**GIVEN RECORDS:**
________

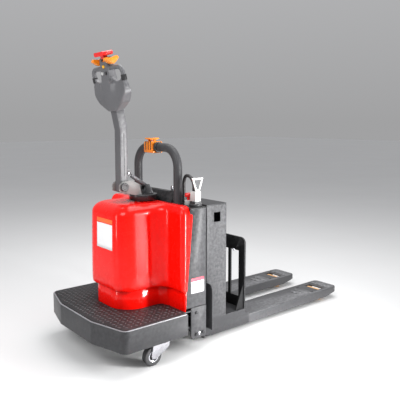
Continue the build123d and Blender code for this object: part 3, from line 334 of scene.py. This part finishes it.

________

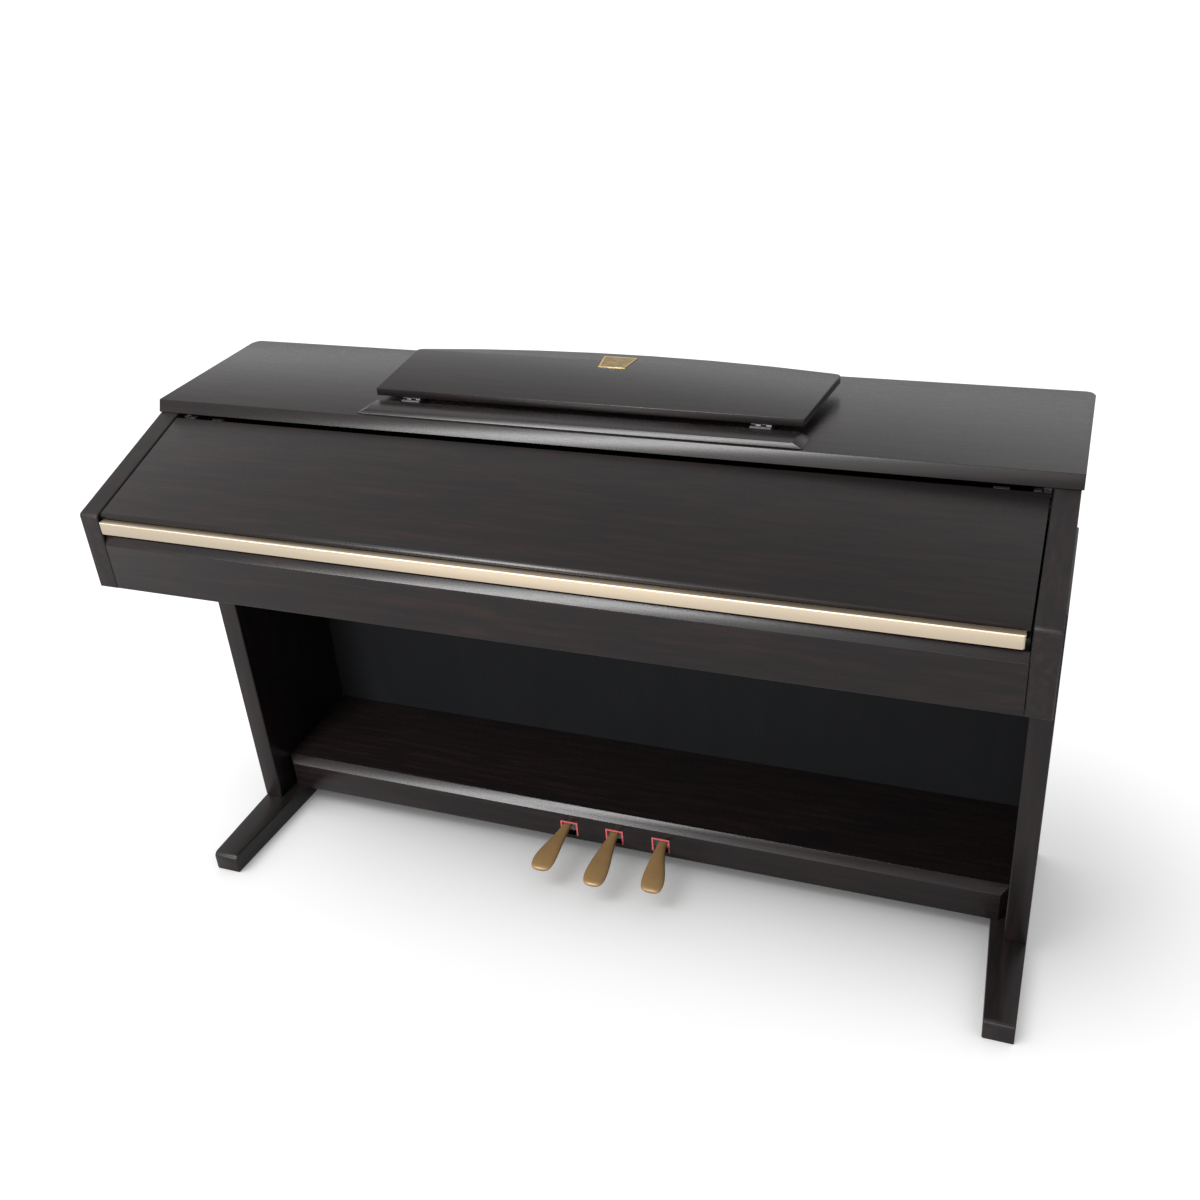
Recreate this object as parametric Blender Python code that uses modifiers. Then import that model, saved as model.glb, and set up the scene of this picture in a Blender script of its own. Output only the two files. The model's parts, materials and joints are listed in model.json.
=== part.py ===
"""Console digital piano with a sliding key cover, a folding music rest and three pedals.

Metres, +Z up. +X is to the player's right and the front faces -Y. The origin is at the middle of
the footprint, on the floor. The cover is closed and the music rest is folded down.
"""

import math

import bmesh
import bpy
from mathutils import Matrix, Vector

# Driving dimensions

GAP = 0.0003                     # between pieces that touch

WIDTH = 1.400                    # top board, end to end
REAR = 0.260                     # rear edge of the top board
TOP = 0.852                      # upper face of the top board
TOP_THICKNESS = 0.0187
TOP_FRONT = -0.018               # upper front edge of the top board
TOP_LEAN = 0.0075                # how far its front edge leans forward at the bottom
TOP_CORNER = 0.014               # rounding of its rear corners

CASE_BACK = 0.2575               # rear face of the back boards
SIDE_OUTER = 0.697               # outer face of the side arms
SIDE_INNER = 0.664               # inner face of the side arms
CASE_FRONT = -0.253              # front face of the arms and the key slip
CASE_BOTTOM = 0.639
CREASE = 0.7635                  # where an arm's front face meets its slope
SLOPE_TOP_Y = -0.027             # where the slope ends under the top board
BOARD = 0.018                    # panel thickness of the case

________

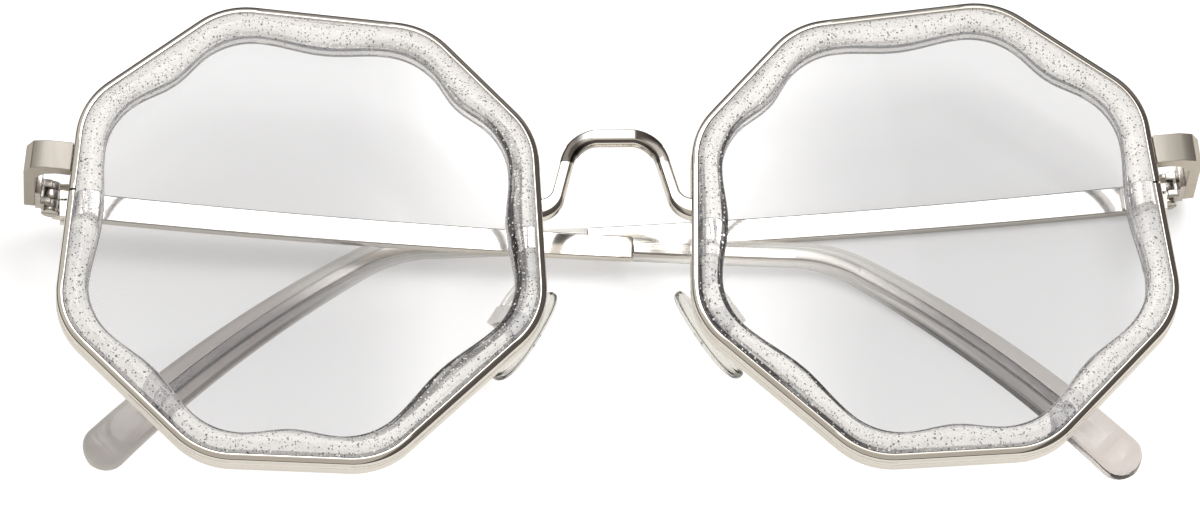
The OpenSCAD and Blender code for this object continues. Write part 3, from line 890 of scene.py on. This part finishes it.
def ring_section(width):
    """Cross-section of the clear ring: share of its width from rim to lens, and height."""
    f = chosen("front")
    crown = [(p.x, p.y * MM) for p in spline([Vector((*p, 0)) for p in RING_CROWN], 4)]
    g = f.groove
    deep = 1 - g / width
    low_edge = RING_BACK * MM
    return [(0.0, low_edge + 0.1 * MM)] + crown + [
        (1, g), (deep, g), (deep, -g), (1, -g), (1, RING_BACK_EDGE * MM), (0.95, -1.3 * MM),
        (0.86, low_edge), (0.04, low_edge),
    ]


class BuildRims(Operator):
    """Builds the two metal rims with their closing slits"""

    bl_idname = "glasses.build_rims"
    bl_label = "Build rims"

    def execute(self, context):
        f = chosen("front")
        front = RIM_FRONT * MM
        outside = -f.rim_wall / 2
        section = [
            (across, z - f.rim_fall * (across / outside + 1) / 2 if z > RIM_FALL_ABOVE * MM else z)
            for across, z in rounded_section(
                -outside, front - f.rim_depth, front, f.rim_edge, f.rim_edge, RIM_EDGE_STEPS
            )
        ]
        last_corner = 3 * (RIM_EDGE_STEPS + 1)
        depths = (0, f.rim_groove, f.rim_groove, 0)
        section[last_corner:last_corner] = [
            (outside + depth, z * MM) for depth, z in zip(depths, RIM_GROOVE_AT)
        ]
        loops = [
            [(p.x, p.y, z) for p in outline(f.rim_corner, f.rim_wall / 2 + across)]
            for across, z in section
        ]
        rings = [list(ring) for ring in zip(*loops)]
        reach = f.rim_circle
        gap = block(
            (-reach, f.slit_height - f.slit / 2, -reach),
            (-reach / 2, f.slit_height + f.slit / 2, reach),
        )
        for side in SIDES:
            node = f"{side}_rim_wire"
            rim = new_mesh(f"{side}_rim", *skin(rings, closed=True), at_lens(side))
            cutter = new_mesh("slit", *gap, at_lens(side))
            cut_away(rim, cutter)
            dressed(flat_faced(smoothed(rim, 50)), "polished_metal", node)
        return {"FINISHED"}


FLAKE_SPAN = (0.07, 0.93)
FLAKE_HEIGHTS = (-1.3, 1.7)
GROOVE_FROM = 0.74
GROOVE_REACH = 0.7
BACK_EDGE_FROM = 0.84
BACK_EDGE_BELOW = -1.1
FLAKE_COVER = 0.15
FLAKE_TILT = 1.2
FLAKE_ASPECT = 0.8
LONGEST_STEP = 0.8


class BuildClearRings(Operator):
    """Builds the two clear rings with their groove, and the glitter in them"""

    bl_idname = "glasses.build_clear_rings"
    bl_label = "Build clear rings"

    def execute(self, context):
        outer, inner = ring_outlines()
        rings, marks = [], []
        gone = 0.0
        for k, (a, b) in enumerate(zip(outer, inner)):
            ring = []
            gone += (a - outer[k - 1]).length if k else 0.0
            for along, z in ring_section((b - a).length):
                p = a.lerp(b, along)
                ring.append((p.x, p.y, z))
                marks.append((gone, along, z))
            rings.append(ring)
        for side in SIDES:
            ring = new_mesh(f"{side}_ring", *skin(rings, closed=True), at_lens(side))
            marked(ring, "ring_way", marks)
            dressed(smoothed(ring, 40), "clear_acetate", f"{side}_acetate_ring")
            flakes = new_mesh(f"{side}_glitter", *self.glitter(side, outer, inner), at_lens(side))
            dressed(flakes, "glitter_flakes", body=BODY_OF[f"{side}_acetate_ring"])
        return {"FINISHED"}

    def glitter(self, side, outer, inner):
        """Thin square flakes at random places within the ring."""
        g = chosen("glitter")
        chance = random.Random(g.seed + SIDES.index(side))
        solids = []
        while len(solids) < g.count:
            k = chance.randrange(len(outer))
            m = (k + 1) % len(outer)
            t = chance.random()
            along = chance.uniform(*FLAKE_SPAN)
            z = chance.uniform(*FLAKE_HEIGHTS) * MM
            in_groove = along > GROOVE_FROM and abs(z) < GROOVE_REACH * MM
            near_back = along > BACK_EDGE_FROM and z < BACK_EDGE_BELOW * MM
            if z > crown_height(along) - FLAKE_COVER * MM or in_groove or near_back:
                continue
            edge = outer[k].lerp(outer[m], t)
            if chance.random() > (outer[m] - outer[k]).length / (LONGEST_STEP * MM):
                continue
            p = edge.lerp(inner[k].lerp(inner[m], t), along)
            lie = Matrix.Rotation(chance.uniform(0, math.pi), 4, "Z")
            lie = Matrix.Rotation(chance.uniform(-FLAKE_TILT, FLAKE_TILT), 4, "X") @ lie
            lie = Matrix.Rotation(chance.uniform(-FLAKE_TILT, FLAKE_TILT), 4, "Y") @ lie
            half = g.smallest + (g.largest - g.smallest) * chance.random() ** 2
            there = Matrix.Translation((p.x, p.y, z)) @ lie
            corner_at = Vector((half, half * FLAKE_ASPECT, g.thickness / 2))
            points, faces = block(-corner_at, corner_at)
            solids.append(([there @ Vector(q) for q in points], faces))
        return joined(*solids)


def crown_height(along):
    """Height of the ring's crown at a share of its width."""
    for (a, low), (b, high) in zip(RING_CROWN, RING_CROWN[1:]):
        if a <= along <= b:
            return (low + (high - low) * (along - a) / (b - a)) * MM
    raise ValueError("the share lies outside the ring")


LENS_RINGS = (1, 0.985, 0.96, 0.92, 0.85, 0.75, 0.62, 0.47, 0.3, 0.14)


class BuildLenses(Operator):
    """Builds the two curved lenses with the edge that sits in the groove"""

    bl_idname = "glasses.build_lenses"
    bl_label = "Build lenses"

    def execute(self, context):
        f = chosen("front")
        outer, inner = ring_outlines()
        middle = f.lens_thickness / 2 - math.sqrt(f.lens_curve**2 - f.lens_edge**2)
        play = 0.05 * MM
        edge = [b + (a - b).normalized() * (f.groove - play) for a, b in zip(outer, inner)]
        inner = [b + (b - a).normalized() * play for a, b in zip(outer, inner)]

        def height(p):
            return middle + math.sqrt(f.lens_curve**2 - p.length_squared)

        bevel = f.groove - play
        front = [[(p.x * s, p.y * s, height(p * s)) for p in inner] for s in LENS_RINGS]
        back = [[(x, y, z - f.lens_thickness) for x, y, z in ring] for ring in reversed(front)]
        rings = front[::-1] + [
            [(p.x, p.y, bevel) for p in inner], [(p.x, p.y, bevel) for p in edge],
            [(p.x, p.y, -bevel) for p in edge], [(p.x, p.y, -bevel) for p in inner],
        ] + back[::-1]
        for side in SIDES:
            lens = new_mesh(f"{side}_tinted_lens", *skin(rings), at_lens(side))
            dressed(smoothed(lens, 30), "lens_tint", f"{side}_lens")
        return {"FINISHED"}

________

**TASK INSTRUCTIONS:**
Look through the entries and find each line that has the string "import". Copy those lines.

**WRITTEN REPLY:**
Recreate this object as parametric Blender Python code that uses modifiers. Then import that model, saved as model.glb, and set up the scene of this picture in a Blender script of its own. Output only the two files. The model's parts, materials and joints are listed in model.json.
import math
import bmesh
import bpy
from mathutils import Matrix, Vector